I would never advise, however, that you kill gar for the sake of killing gar because it doesn’t make much sense. With most fish species, in fact, I would advise against that practice. As fishermen or bowfishermen, we want to practice good sportsmanship and act humanely toward the fish that we take.
The smaller gar tend to taste better than the bigger gar, but all gar taste good. They don’t taste the same way as carp.
Why You Shouldn’t Kill Them: Misunderstood Apex Predator
Gar sit at the top of the list as a predator fish that keeps the other fish in check. Many fishermen don’t like them for one reason or another. They might dislike them because of the difficulty of unhooking them, or they might dislike them because of the challenge in cleaning their tough skin.

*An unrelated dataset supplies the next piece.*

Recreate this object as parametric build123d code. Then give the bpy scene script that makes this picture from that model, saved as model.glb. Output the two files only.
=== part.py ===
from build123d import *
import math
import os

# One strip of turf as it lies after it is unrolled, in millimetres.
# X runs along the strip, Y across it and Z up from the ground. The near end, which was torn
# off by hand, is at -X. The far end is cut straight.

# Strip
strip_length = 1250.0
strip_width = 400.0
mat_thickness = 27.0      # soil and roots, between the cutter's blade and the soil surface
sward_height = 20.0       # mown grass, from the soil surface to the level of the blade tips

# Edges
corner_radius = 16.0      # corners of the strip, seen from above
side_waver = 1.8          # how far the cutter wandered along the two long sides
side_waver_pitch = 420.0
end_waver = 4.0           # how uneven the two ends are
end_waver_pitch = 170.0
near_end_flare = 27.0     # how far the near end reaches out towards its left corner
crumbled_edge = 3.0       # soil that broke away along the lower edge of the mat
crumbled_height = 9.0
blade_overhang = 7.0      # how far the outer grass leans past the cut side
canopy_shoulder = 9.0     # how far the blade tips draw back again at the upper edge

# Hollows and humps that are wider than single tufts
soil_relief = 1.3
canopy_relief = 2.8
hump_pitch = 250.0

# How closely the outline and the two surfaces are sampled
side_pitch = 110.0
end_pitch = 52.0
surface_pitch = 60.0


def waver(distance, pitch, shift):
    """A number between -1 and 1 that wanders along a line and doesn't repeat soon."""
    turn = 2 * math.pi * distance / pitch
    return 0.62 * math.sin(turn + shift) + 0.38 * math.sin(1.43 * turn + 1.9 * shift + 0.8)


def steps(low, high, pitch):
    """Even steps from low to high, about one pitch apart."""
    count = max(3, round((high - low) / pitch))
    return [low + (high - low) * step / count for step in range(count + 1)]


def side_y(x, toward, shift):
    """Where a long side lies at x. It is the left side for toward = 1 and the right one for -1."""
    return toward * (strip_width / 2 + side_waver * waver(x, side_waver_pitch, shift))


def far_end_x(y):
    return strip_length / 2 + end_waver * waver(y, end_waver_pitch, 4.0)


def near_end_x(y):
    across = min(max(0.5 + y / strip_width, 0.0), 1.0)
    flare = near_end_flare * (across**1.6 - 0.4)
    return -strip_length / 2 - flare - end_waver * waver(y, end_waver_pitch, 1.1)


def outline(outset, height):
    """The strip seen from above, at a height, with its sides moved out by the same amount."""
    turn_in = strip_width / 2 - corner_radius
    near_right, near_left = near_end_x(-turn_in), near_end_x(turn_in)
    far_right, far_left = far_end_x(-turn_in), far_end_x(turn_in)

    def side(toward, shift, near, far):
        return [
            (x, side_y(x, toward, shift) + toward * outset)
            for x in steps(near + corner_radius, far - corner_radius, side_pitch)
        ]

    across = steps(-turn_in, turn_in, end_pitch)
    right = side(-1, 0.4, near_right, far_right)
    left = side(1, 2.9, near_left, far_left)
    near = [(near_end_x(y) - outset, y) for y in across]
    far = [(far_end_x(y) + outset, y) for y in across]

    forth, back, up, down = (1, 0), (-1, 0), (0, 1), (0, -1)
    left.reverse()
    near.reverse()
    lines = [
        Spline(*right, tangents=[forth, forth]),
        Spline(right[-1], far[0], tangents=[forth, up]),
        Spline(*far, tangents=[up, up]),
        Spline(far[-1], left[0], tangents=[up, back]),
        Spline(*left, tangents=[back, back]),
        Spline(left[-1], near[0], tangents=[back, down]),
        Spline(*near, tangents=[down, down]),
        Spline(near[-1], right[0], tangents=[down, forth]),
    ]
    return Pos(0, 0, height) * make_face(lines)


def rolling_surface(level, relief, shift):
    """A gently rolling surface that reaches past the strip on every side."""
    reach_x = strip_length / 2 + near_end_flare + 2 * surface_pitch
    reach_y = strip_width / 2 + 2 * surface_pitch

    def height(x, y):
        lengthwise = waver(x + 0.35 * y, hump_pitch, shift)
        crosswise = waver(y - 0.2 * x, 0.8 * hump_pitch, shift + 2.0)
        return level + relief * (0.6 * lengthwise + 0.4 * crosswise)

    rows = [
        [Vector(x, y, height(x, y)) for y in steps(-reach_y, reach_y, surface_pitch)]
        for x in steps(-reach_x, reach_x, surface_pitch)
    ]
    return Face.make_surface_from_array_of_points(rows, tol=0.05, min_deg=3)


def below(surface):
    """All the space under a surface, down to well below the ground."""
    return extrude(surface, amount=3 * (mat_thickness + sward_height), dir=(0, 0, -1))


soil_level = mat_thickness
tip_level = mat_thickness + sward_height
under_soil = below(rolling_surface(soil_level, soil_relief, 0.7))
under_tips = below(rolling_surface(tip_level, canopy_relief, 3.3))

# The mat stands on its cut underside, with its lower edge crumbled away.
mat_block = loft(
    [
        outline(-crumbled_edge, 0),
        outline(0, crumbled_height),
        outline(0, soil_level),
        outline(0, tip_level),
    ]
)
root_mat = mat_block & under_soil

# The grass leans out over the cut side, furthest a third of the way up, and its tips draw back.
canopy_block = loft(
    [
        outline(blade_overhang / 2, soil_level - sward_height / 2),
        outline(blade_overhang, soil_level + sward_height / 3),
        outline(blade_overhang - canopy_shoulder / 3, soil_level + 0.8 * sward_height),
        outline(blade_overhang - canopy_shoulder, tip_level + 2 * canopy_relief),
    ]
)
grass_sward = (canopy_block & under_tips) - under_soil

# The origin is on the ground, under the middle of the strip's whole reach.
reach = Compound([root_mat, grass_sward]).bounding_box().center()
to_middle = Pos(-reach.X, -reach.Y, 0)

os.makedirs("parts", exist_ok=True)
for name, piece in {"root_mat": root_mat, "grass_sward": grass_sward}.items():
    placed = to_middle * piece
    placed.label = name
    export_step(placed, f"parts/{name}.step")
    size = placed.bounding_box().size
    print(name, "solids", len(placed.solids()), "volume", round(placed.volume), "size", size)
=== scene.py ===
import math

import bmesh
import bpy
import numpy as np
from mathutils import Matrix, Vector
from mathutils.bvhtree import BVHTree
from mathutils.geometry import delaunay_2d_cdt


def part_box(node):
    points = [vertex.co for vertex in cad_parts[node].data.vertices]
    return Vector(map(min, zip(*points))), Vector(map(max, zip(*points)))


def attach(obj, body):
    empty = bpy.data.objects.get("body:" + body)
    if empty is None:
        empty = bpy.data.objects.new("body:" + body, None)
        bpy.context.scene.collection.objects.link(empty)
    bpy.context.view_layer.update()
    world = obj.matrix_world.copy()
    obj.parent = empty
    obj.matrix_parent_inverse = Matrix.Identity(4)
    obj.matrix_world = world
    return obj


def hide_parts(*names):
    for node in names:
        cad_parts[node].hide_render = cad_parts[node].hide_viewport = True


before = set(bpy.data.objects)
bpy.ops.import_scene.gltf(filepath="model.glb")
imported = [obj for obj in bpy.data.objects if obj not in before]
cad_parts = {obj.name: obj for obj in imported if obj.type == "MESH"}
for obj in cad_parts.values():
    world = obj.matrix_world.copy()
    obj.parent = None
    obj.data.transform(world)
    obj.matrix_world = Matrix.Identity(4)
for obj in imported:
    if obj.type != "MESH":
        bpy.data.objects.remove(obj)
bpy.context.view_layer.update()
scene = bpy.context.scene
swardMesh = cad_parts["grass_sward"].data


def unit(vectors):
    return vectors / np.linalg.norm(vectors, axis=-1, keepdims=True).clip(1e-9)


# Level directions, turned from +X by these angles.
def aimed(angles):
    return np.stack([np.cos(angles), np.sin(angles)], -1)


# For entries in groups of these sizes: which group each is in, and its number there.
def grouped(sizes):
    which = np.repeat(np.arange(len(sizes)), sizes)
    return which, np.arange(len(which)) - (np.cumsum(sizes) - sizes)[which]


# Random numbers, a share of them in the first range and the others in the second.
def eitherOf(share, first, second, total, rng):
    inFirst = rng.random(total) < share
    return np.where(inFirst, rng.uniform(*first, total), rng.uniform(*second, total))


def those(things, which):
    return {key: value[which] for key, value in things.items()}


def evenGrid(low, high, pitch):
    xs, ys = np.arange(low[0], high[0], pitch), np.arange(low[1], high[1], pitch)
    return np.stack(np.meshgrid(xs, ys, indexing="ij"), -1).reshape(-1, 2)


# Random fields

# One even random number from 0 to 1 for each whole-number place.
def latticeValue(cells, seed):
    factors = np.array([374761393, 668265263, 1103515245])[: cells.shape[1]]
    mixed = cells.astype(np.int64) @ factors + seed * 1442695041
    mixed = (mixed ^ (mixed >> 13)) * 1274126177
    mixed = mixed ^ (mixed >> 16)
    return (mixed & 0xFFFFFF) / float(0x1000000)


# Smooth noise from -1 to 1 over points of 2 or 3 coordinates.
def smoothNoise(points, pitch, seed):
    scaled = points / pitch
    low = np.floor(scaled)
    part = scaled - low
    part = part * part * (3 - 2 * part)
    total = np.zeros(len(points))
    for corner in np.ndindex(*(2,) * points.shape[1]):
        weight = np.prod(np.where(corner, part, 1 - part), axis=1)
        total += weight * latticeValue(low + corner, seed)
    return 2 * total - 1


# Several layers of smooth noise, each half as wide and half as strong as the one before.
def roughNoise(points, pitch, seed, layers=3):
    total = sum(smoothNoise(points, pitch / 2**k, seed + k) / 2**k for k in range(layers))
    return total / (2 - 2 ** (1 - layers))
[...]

For whatever reason, gar aren’t at the top of the list for fishing, which isn’t necessarily a bad thing.
If you have the opportunity, there’s nothing wrong with practicing catch and release for this majestic fish species. They’re a fascinating fish because the alligator gar can even live out of water for up to two hours. To put that into perspective, most fish species won’t live for longer than three to four minutes out of water.
Not Equal to the Dogfish
Some people have equated the gar to the bowfin, but unlike bowfin, gar taste good. By the way, bowfin may not be as bad as what you think. If you’re interested in learning more about whether you should kill bowfin, check out the article I wrote here about them.
Bowfin and gar both have as primitive of a history in North America as any other species on the continent. The gar came about 215 million years ago, and the bowfin first appeared 150 million years ago.

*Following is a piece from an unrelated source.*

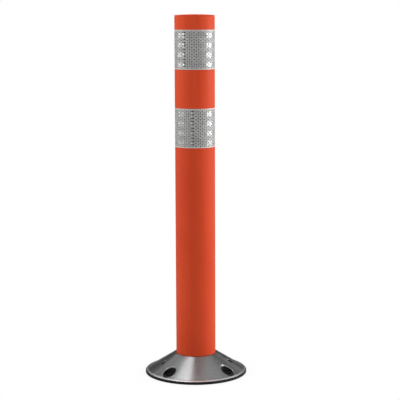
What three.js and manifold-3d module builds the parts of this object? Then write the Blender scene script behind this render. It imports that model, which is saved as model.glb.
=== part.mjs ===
// Flexible tubular delineator post, bolted down through a round base with a conical aluminium cover.
// Millimetres, +Z up, standing on Z = 0 and centred on the Z axis. The front faces -Y.
import * as THREE from "three";
import { mergeVertices } from "three/addons/utils/BufferGeometryUtils.js";
import Module from "manifold-3d";

const wasm = await Module();
wasm.setup();

// Driving dimensions.
const HEIGHT = 715;
const FIT_GAP = 0.3;

const TUBE_RADIUS = 39.5;
const TUBE_WALL = 4;
const TUBE_BORE = TUBE_RADIUS - TUBE_WALL;
const BEND_HEIGHT = 45;
const FLEX_LENGTH = 105;
const FOOT_FLANGE_RADIUS = 46;
const FOOT_FLANGE_THICKNESS = 4.2;

const BAND_HEIGHT = 76.2;
const BAND_PITCH = 152;
const BAND_TOP_MARGIN = 30;
const BAND_RECESS = 0.5;
const BAND_THICKNESS = 0.4;
const BAND_COUNT = 2;

const CAP_DOME_RISE = 1.6;
const CAP_EDGE_HEIGHT = 1.6;
const CAP_EDGE_ROUND = 0.8;
const CAP_SKIRT_DEPTH = 12;
const CAP_SKIRT_WALL = 3.5;

const PAD_RADIUS = 101.6;
const PAD_THICKNESS = 4;
const PAD_BORE = 24;

const PLATE_RADIUS = 93.5;
const PLATE_THICKNESS = 2.5;
const PLATE_BEVEL = 3;

const COVER_RADIUS = 100.6;
const COVER_WALL = 2.2;
const CONE_ANGLE = THREE.MathUtils.degToRad(32.5);
const CONE_HEIGHT_AT_TUBE = 42.1;
const RIM_EDGE_HEIGHT = 0.6;
const RIM_ROUND_WIDTH = 5.6;
const BORE_EDGE_WIDTH = 3.1;
const BORE_EDGE_TOP = 40.4;
const BORE_CLEARANCE = 0.4;
const CORE_GAP = 0.4;

const ANCHOR_COUNT = 4;
const ANCHOR_CIRCLE_RADIUS = 81.5;
const ANCHOR_WELL_RADIUS = 13;
const ANCHOR_HOLE_RADIUS = 8;
const WASHER_RADIUS = 12;
const WASHER_THICKNESS = 2;

const COVER_SCREW_ANGLES = [-76, 76];
const COVER_SCREW_CIRCLE_RADIUS = 68;
const COVER_SCREW_SINK_RADIUS = 5.5;
const COVER_SCREW_SEAT_HEIGHT = 16;
const COVER_SCREW_SEAT_THICKNESS = 2;
const COVER_SCREW_BOSS_RADIUS = 8;
const COVER_SCREW_HEAD_RADIUS = 4.4;
const COVER_SCREW_HEAD_HEIGHT = 3.2;
const COVER_SCREW_LENGTH = 8;

const PLATE_SCREW_COUNT = 4;
const PLATE_SCREW_CIRCLE_RADIUS = 56;
const PLATE_SCREW_HEAD_RADIUS = 4.5;
const PLATE_SCREW_LENGTH = 14;
const SCREW_RADIUS = 2.4;
const SOCKET_RADIUS = 2;
const SOCKET_DEPTH = 1.6;

const PLUG_TOP = 40;
const PLUG_TOP_ROUND = 4;
const PLUG_BOLT_RADIUS = 5;
const PLUG_BOLT_LENGTH = 22;
const PLUG_BOLT_HEAD_RADIUS = 9;
const PLUG_BOLT_HEAD_HEIGHT = 3;

const ROUND_SEGMENTS = 72;
const HOLE_SEGMENTS = 32;
const SCREW_SEGMENTS = 24;

// Heights of the base's layers, worked out from the ground up.
const PLATE_BOTTOM = PAD_THICKNESS + FIT_GAP;
const PLATE_TOP = PLATE_BOTTOM + PLATE_THICKNESS;
const LAYER_ABOVE_PLATE = PLATE_TOP + FIT_GAP;
const WASHER_TOP = LAYER_ABOVE_PLATE + WASHER_THICKNESS;
const FOOT_FLANGE_TOP = LAYER_ABOVE_PLATE + FOOT_FLANGE_THICKNESS;
const CAP_FLANGE_BOTTOM = HEIGHT - CAP_DOME_RISE - CAP_EDGE_HEIGHT;
const TUBE_TOP = CAP_FLANGE_BOTTOM - FIT_GAP;
const FLEX_TOP = BEND_HEIGHT + FLEX_LENGTH;
const CONE_SLOPE = Math.tan(CONE_ANGLE);
const COVER_BORE = TUBE_RADIUS + BORE_CLEARANCE;

const materials = {
  orangePlastic: new THREE.MeshStandardMaterial({ color: 0xe04a24, roughness: 0.45, metalness: 0 }),
  reflectiveSheeting: new THREE.MeshStandardMaterial({ color: 0xc9cac8, roughness: 0.3, metalness: 0.2 }),
  turnedAluminium: new THREE.MeshStandardMaterial({ color: 0xb9bbbd, roughness: 0.35, metalness: 1 }),
  blackRubber: new THREE.MeshStandardMaterial({ color: 0x121212, roughness: 0.85, metalness: 0 }),
  blackPlastic: new THREE.MeshStandardMaterial({ color: 0x17181a, roughness: 0.6, metalness: 0 }),
  blackSteel: new THREE.MeshStandardMaterial({ color: 0x1d1e20, roughness: 0.5, metalness: 0.8 }),
  zincSteel: new THREE.MeshStandardMaterial({ color: 0x9a9da1, roughness: 0.4, metalness: 1 }),
};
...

Are gar protected? Check your local regulations because in some parts of the country, state law protects gar on some level. Efforts have been made to reintroduce gar to areas where they previously lost their habitat. Alligator gar especially have fallen under these protections.
What are gar good for? Gar make for good eating, and in some places like Louisiana, you can find them available in restaurants. Along with eating, gar serves an essential role in the aquatic environment where they keep fish populations at healthy levels. They also have a liking for the taste of the invasive Asian carp.
You shouldn’t kill gar for the sake of killing them, but you may want to try eating them once because this fish tastes delicious. It’s a highly underrated fish except in certain parts of the country. In some cases, they have even used gar scales to make jewelry. Native Americans in the past used to use the gar scales for arrowheads, and in the Caribbean, they used the skin for breastplates. Early American pioneers used their skin for the blades of their plows.
The gar has a history in North America as far back as mankind, and for that reason, they deserve respect as a fish species.